— BEGIN —

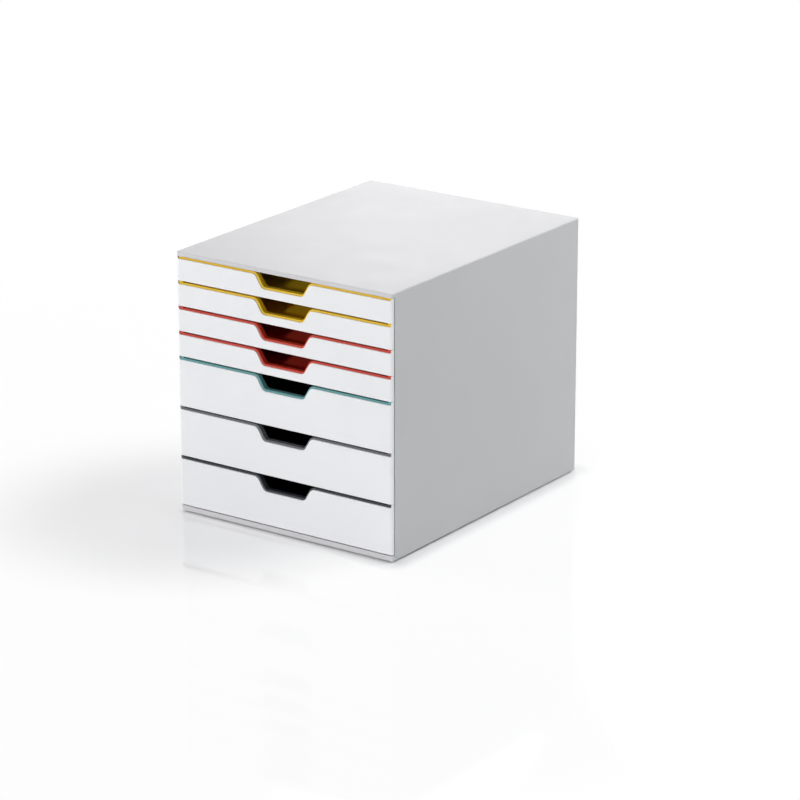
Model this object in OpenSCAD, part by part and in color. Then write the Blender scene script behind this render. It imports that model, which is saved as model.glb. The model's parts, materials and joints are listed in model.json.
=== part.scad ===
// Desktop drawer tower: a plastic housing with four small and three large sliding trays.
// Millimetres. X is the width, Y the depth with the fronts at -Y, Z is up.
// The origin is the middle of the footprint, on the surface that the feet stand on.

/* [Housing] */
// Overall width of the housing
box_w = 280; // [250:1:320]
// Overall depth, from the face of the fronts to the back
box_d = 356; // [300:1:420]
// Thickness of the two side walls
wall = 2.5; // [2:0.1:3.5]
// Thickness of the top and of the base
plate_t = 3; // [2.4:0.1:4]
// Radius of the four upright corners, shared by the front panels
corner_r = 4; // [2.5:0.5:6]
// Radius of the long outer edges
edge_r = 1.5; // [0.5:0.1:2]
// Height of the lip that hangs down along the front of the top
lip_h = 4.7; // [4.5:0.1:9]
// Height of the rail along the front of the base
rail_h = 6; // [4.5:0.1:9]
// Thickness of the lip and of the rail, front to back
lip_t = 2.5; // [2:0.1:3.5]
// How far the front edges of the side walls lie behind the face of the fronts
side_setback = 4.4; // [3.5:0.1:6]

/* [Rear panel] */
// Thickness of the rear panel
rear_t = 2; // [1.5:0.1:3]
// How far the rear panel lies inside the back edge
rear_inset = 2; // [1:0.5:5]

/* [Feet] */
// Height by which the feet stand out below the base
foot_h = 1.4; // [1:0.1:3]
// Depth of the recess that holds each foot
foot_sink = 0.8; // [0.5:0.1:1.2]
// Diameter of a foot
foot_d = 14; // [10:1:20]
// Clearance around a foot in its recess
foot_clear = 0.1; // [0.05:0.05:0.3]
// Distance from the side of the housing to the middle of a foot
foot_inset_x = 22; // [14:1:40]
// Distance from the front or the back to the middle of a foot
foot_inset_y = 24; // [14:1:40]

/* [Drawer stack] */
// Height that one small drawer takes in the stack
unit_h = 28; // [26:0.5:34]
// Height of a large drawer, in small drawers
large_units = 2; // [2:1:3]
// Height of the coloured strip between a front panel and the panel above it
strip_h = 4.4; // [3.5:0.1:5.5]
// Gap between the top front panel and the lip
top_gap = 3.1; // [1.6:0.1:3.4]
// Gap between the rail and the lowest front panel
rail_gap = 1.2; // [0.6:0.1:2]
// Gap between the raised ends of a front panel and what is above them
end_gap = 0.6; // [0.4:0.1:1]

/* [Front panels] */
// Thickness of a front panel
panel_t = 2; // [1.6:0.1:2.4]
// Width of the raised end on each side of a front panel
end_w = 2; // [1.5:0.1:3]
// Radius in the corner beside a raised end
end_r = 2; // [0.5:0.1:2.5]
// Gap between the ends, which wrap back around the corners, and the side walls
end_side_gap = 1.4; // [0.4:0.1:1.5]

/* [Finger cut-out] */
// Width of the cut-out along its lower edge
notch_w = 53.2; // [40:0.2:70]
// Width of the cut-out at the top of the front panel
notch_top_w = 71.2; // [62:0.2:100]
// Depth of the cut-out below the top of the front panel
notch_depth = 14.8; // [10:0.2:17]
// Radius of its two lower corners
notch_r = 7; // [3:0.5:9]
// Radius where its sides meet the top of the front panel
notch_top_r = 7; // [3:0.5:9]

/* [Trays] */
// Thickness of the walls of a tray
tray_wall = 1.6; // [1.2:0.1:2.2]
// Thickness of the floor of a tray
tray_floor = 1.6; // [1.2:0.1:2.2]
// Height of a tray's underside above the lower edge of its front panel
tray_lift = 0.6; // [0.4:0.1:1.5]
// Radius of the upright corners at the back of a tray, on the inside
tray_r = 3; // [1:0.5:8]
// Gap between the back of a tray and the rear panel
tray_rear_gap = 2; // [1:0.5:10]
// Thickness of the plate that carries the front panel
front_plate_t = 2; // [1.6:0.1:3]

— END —

CHALLENGE:
Select every line in the material above where the string "that" occurs, and copy it.

RESULT BELOW:
Model this object in OpenSCAD, part by part and in color. Then write the Blender scene script behind this render. It imports that model, which is saved as model.glb. The model's parts, materials and joints are listed in model.json.
// The origin is the middle of the footprint, on the surface that the feet stand on.
// Height of the lip that hangs down along the front of the top
// Depth of the recess that holds each foot
// Height that one small drawer takes in the stack
// Thickness of the plate that carries the front panel